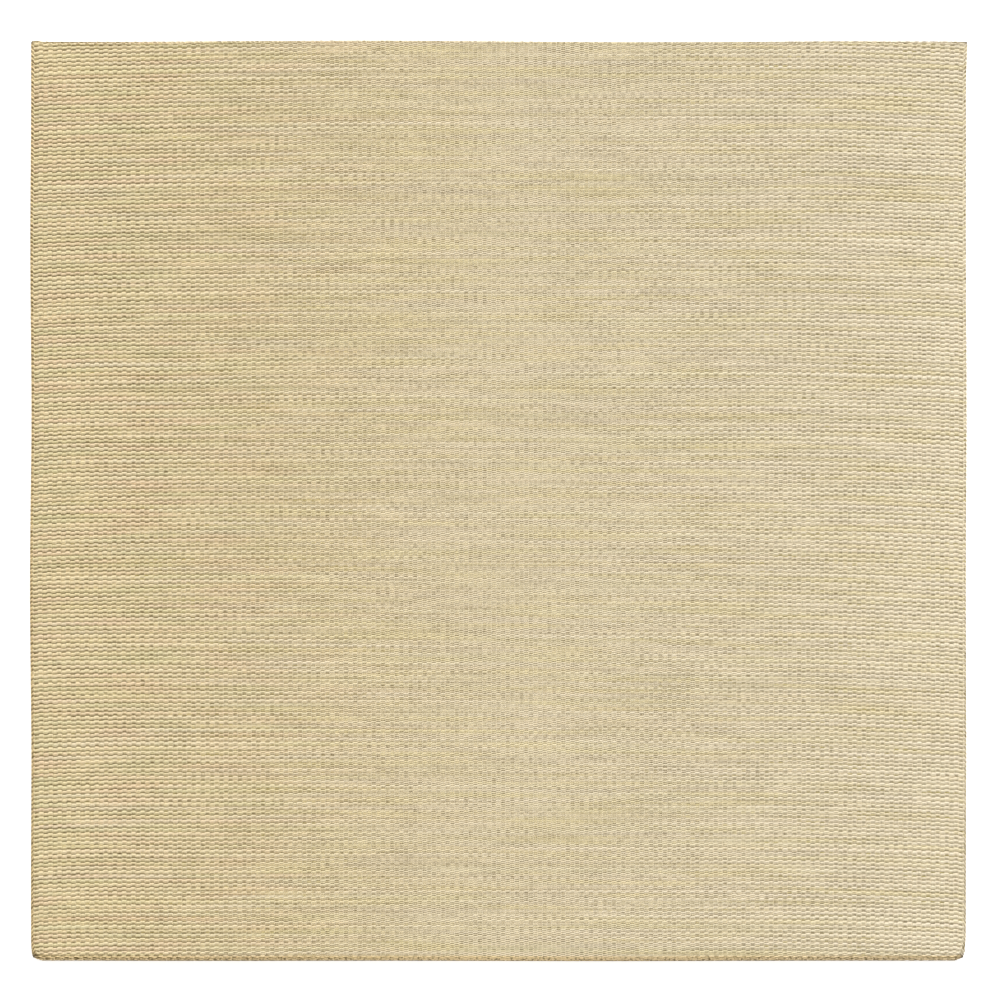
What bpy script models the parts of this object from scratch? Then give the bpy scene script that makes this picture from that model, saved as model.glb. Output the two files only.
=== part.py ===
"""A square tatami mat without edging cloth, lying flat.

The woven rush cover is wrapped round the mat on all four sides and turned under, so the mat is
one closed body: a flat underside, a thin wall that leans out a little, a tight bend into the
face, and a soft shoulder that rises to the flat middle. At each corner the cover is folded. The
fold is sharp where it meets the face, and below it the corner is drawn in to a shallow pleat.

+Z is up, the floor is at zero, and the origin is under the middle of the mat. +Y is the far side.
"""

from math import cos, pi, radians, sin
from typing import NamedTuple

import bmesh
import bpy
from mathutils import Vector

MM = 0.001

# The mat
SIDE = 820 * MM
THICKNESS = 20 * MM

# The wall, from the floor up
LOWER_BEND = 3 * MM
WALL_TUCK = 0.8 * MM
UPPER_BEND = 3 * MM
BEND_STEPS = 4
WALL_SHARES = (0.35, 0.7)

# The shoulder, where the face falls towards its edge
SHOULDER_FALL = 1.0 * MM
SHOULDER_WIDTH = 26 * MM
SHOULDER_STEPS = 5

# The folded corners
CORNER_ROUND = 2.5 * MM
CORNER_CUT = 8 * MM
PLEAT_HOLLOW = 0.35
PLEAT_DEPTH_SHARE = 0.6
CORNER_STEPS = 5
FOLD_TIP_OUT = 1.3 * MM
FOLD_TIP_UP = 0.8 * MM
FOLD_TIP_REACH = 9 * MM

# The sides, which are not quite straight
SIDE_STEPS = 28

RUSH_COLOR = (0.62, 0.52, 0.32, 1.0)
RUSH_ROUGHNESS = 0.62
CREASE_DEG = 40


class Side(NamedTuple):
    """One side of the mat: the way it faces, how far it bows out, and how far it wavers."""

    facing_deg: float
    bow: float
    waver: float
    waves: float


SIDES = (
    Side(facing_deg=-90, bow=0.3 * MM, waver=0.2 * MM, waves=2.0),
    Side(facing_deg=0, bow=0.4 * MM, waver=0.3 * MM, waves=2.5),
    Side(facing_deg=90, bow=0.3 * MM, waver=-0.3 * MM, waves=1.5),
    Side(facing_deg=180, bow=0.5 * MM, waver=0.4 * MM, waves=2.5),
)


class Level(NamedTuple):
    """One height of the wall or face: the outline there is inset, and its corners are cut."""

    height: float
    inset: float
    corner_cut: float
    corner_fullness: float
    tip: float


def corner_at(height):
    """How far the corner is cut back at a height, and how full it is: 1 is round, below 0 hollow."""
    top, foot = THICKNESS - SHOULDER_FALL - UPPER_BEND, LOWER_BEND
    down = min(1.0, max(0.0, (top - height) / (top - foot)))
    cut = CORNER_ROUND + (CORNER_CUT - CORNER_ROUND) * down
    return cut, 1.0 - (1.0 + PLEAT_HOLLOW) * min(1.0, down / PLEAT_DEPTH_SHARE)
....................
What to work on >>
Gather each line holding the string "that".

Full solution >>
What bpy script models the parts of this object from scratch? Then give the bpy scene script that makes this picture from that model, saved as model.glb. Output the two files only.
one closed body: a flat underside, a thin wall that leans out a little, a tight bend into the
face, and a soft shoulder that rises to the flat middle. At each corner the cover is folded. The